This is hardly a reasonable manner by which to get things done.



In reality, the scope of political discourse has increasingly turned managerial. It covers how matters should be dealt with – and hardly which matters should be prioritised.

Even in ecological discussions, related to environmental protection, real divergences between the traditional left and right tend to be few. Both sides can come out for or against any strategy of environmental protection in practically the same way.

Some say that this shift resulted from the collapse of the Soviet Union. In its wake, the left in the “West” too adopted free market liberal dogmas.

Yet, even when considering the political arguments being formulated in China, one finds that Communist dogma there seems to have become the listing of projects designed to promote economic growth, and not some profound transformation of society – which supposedly was the basis of the Communist project.



The corona virus epidemic which was slated to be less of a threat than SARS soon had caused more deaths than SARS.

As globalisation accelerated during the last twenty years, China became one of its leading engines. Contacts between people ... even across different continents... grew tremendously and spread. Was this why the corona virus spread so fast, or was it because the Chinese authorities did not establish in time, as they should have done, the necessary controls?

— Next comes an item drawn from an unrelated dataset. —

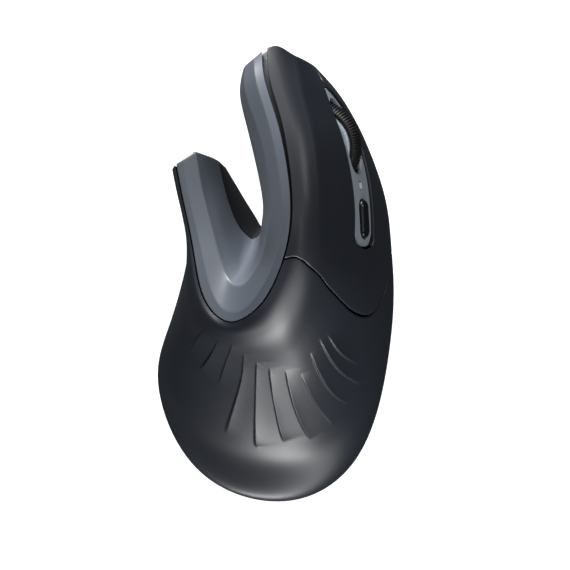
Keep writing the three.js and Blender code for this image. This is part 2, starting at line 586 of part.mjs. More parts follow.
function basePlate() {
  const outline = [];
  for (const t of steps(0, LAST_RIB, 60)) outline.push(outer(OUTER.foot, t));
  for (const t of steps(LAST_RIB, 0, 60)) outline.push(inner(INNER.foot, t));
  const shape = new THREE.Shape(outline.map((p) => new THREE.Vector2(p.x, p.y)));
  const flat = { depth: PLATE, bevelEnabled: false };
  const slab = new THREE.ExtrudeGeometry(shape, flat).translate(0, 0, FOOT_Z);
  const screwHole = ([x, y]) => [pin(x, y, 1.5, 0, 4), pin(x, y, 2.6, 0, FOOT_Z + 1)];
  const holes = [...BOSSES, ...POSTS].flatMap(screwHole);
  const [sx, sy] = SENSOR;
  const [px, py] = POWER;
  const sensorWindow = block(sx - 4.5, sx + 4.5, sy - 4, sy + 4, 0, 4);
  const powerWindow = block(px - 2.5, px + 2.5, py - 4.5, py + 4.5, 0, 4);
  return cut(slab, ...holes, sensorWindow, powerWindow);
}
function palmShell() {
  const posts = BOSSES.map(([x, y, s, t]) => {
    const rim = [[3, 0], [-3, 0], [0, 3], [0, -3]].map(([dx, dy]) => skinHeight(x + dx, y + dy, s, t));
    return pin(x, y, 2.8, SHELL_Z, Math.min(...rim) - 1.1);
  });
  const bores = BOSSES.map(([x, y]) => pin(x, y, 1.25, 0, 8));
  return cut(join(palmSkin(), ...posts), ...bores);
}
const SCREW = [[0.95, 0], [0.95, 2.2], [1.5, 2.2], [1.5, 1.05], [7.4, 1.05], [7.8, 0.6], [7.8, 0]];
const screw = ([x, y]) => turnedUp(SCREW, 20).translate(x, y, 0);

// Glide feet: round-ended pads [x, y, width, length, turn].
const FEET = {
  front: [5, 43, 8, 15, -80],
  wing: [-17.5, 20, 6, 13, 15],
  rear: [0.5, -50.5, 7, 26, 90],
  side: [23.2, -22, 5, 18, 4],
};
function glideFoot([x, y, width, length, turn]) {
  const pad = capsule(width, -length / 2, length / 2, 0, FOOT_Z - 0.2, 12);
  return pad.rotateZ(THREE.MathUtils.degToRad(turn)).translate(x, y, 0);
}

// Flat cable: a path of [x, y] pairs with a thickness, extruded to its width.
function band(path, thick, width) {
  const curve = new THREE.SplineCurve(path.map(([x, y]) => new THREE.Vector2(x, y)));
  const side = (u, offset) => {
    const [p, along] = [curve.getPoint(u), curve.getTangent(u)];
    return new THREE.Vector2(p.x - along.y * offset, p.y + along.x * offset);
  };
  const us = steps(0, 1, 14);
  const outline = [...us.map((u) => side(u, thick / 2)), ...us.reverse().map((u) => side(u, -thick / 2))];
  return new THREE.ExtrudeGeometry(new THREE.Shape(outline), { depth: width, bevelEnabled: false });
}

// ---------------------------------------------------------------- materials
const plastic = (color, roughness = 0.5) => new THREE.MeshStandardMaterial({ color, roughness, metalness: 0 });
const metal = (color, roughness = 0.35) => new THREE.MeshStandardMaterial({ color, roughness, metalness: 1 });
const DARK = plastic(0x24272e, 0.45);
const SHELL = plastic(0x2b2d33, 0.42);
const INSERT = plastic(0x6f757e, 0.45);
const SILVER = plastic(0x98a2ab, 0.35);
const BLACK = plastic(0x0b0d12, 0.3);
const RUBBER = plastic(0x101114, 0.85);
const BOARD = plastic(0x1d5a38, 0.5);
const STEEL = metal(0xb8bcc2);
const GLIDE = plastic(0x1a1a1c, 0.6);
const CLEAR = plastic(0xd8dde0, 0.1);
const CELL = plastic(0x8f959c, 0.4);
const LAMP = plastic(0xdfe8ee, 0.3);

// ---------------------------------------------------------------- assembly
const mouse = new THREE.Group();
mouse.name = "computer_mouse";
function add(name, geometry, material) {
  const flat = geometry.index ? geometry.toNonIndexed() : geometry;
  flat.computeVertexNormals();
  const mesh = new THREE.Mesh(flat, material);
  mesh.name = name;
  mouse.add(mesh);
}

const wheelSlot = at(WHEEL_FRAME, capsule(SLOT_WIDTH, -10.4, 9.6, -8, 4));
const pillHole = at(DPI_FRAME, capsule(4.5, -5.1, 5.1, -6, 3));
const lampHole = at(LED_FRAME, block(-0.75, 0.75, -1.05, 1.05, -5, 3));

add("base_plate", basePlate(), DARK);
add("palm_shell", palmShell(), SHELL);
add("top_cover", topCover(), SHELL);
add("left_button", buttonShell(() => 0, (t) => stripLeftS(t) - GAP_S, 12), SHELL);
add("right_button", buttonShell((t) => stripRightS(t) + GAP_S, () => PANEL_FOOT, 5), SHELL);
add("wheel_strip", cut(wheelStrip(), wheelSlot, pillHole, lampHole), SILVER);
add("thumb_saddle", saddleSkin(), INSERT);
add("thumb_wall", thumbWallSkin(), DARK);
add("seam_trim", seamTrim(), BLACK);
const portHole = block(-2.6, 7, 44, 60, 4.9, 9.1);
add("front_cap", cut(endCap(0.15, 46, 3.4, 0.8, 1.2), portHole), DARK);
add("wing_cap", endCap(14.85, 25.5, 3.4, 0.4, 0.8), DARK);

add("scroll_tyre", at(WHEEL_FRAME, tyre()), RUBBER);
add("scroll_hub", at(WHEEL_FRAME, hub()), SILVER);
add("wheel_bracket", at(WHEEL_FRAME, wheelBracket()), BLACK);
add("scroll_encoder", at(WHEEL_FRAME, encoder()), BLACK);
add("button_board", at(WHEEL_FRAME, buttonBoard()), BOARD);
add("inner_frame", innerFrame(), BLACK);
add("left_switch", at(WHEEL_FRAME, snapSwitch(-12.6, 0)), BLACK);
add("right_switch", at(WHEEL_FRAME, snapSwitch(9.2, -5)), BLACK);
add("middle_switch", at(WHEEL_FRAME, tactSwitch(0, -14.6, 5.6, 4, -9.9)), BLACK);
add("dpi_switch", at(WHEEL_FRAME, tactSwitch(0, -20.6, 5.6, 5.6, -8.7)), BLACK);
add("dpi_button", at(DPI_FRAME, dpiButton()), BLACK);
add("status_lamp", at(LED_FRAME, block(-0.45, 0.45, -0.75, 0.75, -3.4, -0.4)), LAMP);

add("main_board", block(-1.5, 19.5, -37, 3.5, 7.5, 8.7), BOARD);
const [sensorX, sensorY] = SENSOR;
add("motion_sensor", block(sensorX - 5, sensorX + 5, sensorY - 5.5, sensorY + 5.5, 9, 11.6), BLACK);
const lensPlate = block(sensorX - 7, sensorX + 7, sensorY - 9, sensorY + 9, 5.9, 7.2);
const lensBarrel = block(sensorX - 3.8, sensorX + 3.8, sensorY - 3.3, sensorY + 3.3, 1.3, 6.2);
add("sensor_lens", join(lensPlate, lensBarrel), CLEAR);
const [powerX, powerY] = POWER;
add("power_switch", block(powerX - 2.8, powerX + 2.8, powerY - 5, powerY + 5, 4.9, 7.2), BLACK);
const stem = block(powerX - 1, powerX + 1, powerY - 2.6, powerY - 0.6, 2, 4.6);
add("power_slider", join(block(powerX - 1.9, powerX + 1.9, powerY - 3.6, powerY + 0.4, 1, 2.2), stem), SILVER);
add("battery", block(-16.2, -4.5, -34, -9, 3, 8.2), CELL);
const leadPath = [[-4.2, 6.3], [-3.3, 6.6], [-2.7, 8.2], [-2.0, 9.3], [-1.0, 9.5], [0.6, 9.4]];
add("battery_lead", band(leadPath, 0.5, 2.4).rotateX(Math.PI / 2).translate(0, -10, 0), BLACK);
add("charge_board", block(-1.5, 8, 34.6, 46, 3.2, 4.4), BOARD);
add("usb_c_port", cut(block(-2.2, 6.6, 43.5, 50.9, 5.3, 8.7), block(-1.8, 6.2, 45, 52, 5.7, 8.3)), STEEL);
const ribbonPath = [[0.8, 9.2], [3.5, 9.3], [5.4, 10.6], [6.6, 13.5], [7.6, 18], [8.2, 22], [8.5, 25]];
const UPRIGHT = new THREE.Matrix4().makeBasis(new THREE.Vector3(0, 1, 0), UP, new THREE.Vector3(1, 0, 0));
add("ribbon_cable", band(ribbonPath, 0.4, 6).applyMatrix4(UPRIGHT).translate(11.5, 0, 0), SILVER);
for (const [name, spec] of Object.entries(FEET)) add(`glide_foot_${name}`, glideFoot(spec), GLIDE);
[...BOSSES, ...POSTS].forEach((place, i) => add(`base_screw_${i + 1}`, screw(place), STEEL));

export default mouse;
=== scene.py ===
"""Visual model of a right-handed vertical computer mouse, built over the CAD frame.

The outer form is a horseshoe of ribs, the same as the CAD's. Rib 0 is the nose of the finger ridge. The ribs
run back round the web of the hand and forward again to the tip of the thumb wing, rib 15.
Lengths are in millimetres until mesh_object turns them into metres.
"""

import math

import bmesh
import bpy
import numpy as np
from mathutils import Matrix, Vector


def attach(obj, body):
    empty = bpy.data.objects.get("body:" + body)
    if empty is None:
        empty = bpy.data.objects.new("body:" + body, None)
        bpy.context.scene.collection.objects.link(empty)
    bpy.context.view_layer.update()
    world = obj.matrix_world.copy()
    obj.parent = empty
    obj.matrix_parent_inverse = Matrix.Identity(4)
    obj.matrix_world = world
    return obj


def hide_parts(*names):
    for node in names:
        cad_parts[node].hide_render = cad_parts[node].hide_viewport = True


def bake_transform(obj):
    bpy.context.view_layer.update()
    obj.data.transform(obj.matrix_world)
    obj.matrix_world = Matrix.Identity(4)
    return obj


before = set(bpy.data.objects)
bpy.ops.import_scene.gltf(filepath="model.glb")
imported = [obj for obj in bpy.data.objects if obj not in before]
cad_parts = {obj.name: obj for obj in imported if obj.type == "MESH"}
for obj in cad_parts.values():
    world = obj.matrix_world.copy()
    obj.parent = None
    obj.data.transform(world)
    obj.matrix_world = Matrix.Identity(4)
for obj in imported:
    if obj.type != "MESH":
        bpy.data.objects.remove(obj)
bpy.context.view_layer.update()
MM = 0.001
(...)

However the problem also is that in the context of globalisation, new protective and control measures could quickly generate disruptions, indeed panic, in the worldwide networks of contacts and businesses that are proliferating. If they get scrambled, the work relationships on which the global economy is based could also stall. Unemployment and disagreements between partners would result, prodding one and all towards a situation that could easily degenerate.

One might conclude from what is occurring that humankind has become more vulnerable to the emergence of new epidemics.